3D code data
################

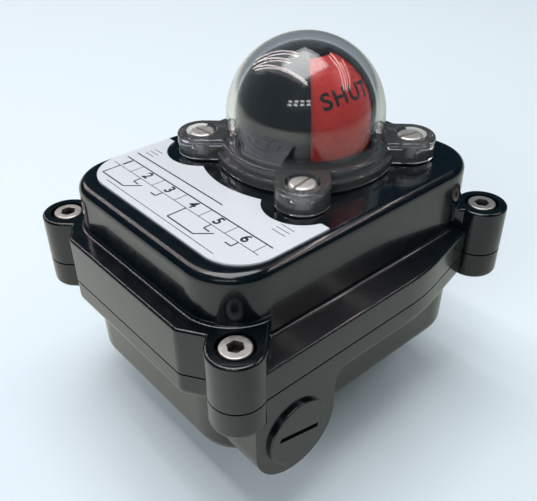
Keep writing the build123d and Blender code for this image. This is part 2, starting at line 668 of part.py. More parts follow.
def shaft_seals():
    """O-rings in the shaft's two seal grooves."""
    half = O_RING_T / 2 - FIT
    return group(ring(SHAFT_R, SHAFT_R - O_RING_T + FIT, z - half, z + half) for z in o_ring_heights())


def retaining_rings():
    """Two spring clips: one above the lower bush, one on top of the upper cam."""
    rings = []
    for low, root, outer in ((CLIP_Z, SHAFT_R, CLIP_R), (CAM_Z[1] + CAM_T, SPLINE_ROOT_R, CLIP_R + 0.8)):
        clip = ring(outer, root - CLIP_GROOVE + FIT, low, low + CLIP_T - FIT)
        clip -= Pos(outer, 0, low + CLIP_T / 2) * Box(2 * outer, 1.1 * root, 2 * CLIP_T)
        rings.append(clip)
    return group(rings)


def bush(low, high, flange_up):
    """Flanged plain bearing for the shaft."""
    body = ring(BUSH_R - 0.01, SHAFT_R + FIT, low, high)
    flange_low = high if flange_up else low - BUSH_FLANGE_T
    return body + ring(BUSH_FLANGE_R, SHAFT_R + FIT, flange_low, flange_low + BUSH_FLANGE_T)


def cam(level, middle):
    """Cam with one rounded nose, splined on the shaft."""
    nose = radians(CAM_NOSE)
    flank = radians(CAM_NOSE + CAM_RAMP)
    tip = CAM_BASE_R + CAM_LIFT
    def at(radius, angle):
        return radius * cos(angle), radius * sin(angle)
    low_left, left, right, low_right = (at(CAM_BASE_R, flank), at(tip, nose), at(tip, -nose), at(CAM_BASE_R, -flank))
    outline = Line(low_right, right) + ThreePointArc(right, (tip, 0), left) + Line(left, low_left)
    outline += ThreePointArc(low_left, (-CAM_BASE_R, 0), low_right)
    plan = Rot(0, 0, middle) * make_face(outline)
    plan -= spline_plan(SPLINE_ROOT_R + FIT, SPLINE_TIP_R + FIT)
    low = CAM_Z[level]
    body = prism(plan, low, low + CAM_T)
    for index in range(6):
        x, y = at(CAM_BASE_R - 1.1, radians(middle + 180.0 + (index - 2.5) * 28.0))
        body -= rod(0.45, low + CAM_T - 0.8, low + CAM_T, x, y)
    return body


def cam_spring():
    """Open coil spring that keeps the two cams on their splines."""
    low = CAM_Z[0] + CAM_T + SPRING_WIRE / 2
    height = CAM_Z[1] - CAM_Z[0] - CAM_T - SPRING_WIRE
    path = Pos(0, 0, low) * Helix(height / SPRING_TURNS, height, SPRING_R)
    section = Plane(origin=path @ 0, z_dir=path % 0) * Circle(SPRING_WIRE / 2)
    return sweep(section, path)


# ---- Switches -------------------------------------------------------------------------------------------
def switch_holes():
    """Fixing hole positions of a switch body."""
    middle_x = FACE_X - SWITCH_HOLE_EDGE - SWITCH_HOLE_PITCH_X / 2
    return [(middle_x + side * SWITCH_HOLE_PITCH_X / 2, SWITCH_MID_Y + side * SWITCH_HOLE_PITCH_Y / 2)
            for side in (-1, 1)]


def switch_body(level):
    """Moulded switch case with its plunger well, lever slot and fixing holes."""
    low = SWITCH_Z[level]
    middle = Pos(FACE_X - SWITCH_D / 2, SWITCH_MID_Y, low + SWITCH_T / 2)
    body = middle * Box(SWITCH_D, SWITCH_L, SWITCH_T)
    body = fillet(body.edges().filter_by(Axis.Z), 1.0)
    seam = middle * (Box(SWITCH_D + 1, SWITCH_L + 1, 0.5) - Box(SWITCH_D - 0.6, SWITCH_L - 0.6, 0.5))
    body -= seam
    for x, y in switch_holes():
        body -= rod(M3_R + HOLE_CLEAR / 2, low, low + SWITCH_T, x, y)
    well = Box(2 * PLUNGER_DEPTH + 1.0, PLUNGER_L + 2 * FIT, PLUNGER_W + 2 * FIT)
    body -= Pos(FACE_X, LEVER_ARM - PLUNGER_ARM, LEVEL[level]) * well
    notch = Box(2 * (PIVOT_R + 0.9), 2 * (PIVOT_R + 1.2), LEVER_W + 1.0)
    body -= Pos(FACE_X, LEVER_ARM, LEVEL[level]) * notch
    ear = Pos(PIVOT_X, LEVER_ARM, 0) * Cylinder(PIVOT_R + 0.9, 1.2)
    ear += Pos(PIVOT_X / 2 + FACE_X / 2 - 0.5, LEVER_ARM, 0) * Box(LEVER_REST + 1.0, 2 * PIVOT_R + 1.8, 1.2)
    offset = LEVER_W / 2 + 0.5 + 0.6
    for side in (-1, 1):
        body += Pos(0, 0, LEVEL[level] + side * offset) * ear
    return body - rod(PIVOT_R + FIT, LEVEL[level] - 4.0, LEVEL[level] + 4.0, PIVOT_X, LEVER_ARM)


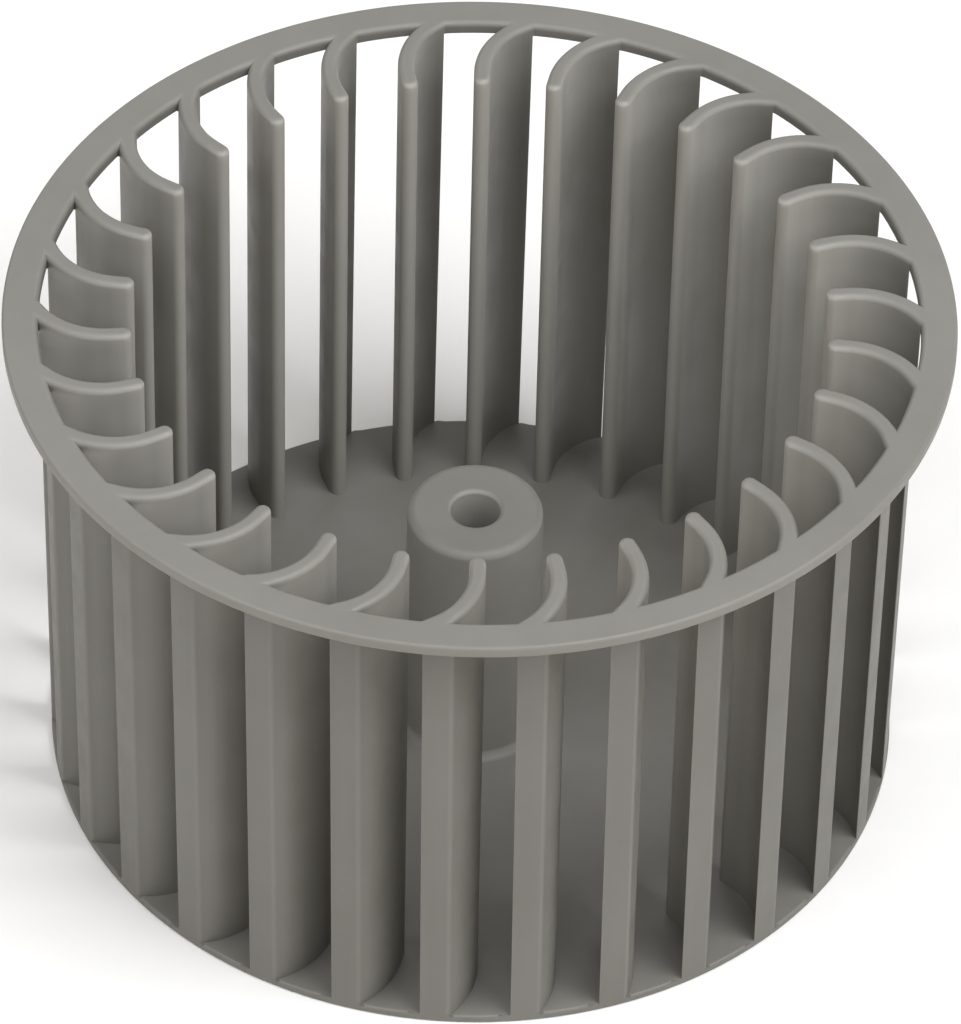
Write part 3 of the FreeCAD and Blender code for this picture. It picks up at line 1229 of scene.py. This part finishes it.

################

**TASK TO CARRY OUT:**
Quote every line from the beginning of the entries up to and including the line that contains "return group(ring(SHAFT_R, SHAFT_R".

**EXERCISE RESULT:**
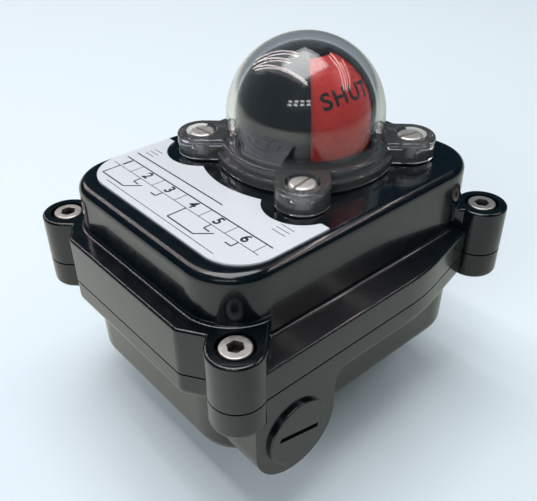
Keep writing the build123d and Blender code for this image. This is part 2, starting at line 668 of part.py. More parts follow.
def shaft_seals():
    """O-rings in the shaft's two seal grooves."""
    half = O_RING_T / 2 - FIT
    return group(ring(SHAFT_R, SHAFT_R - O_RING_T + FIT, z - half, z + half) for z in o_ring_heights())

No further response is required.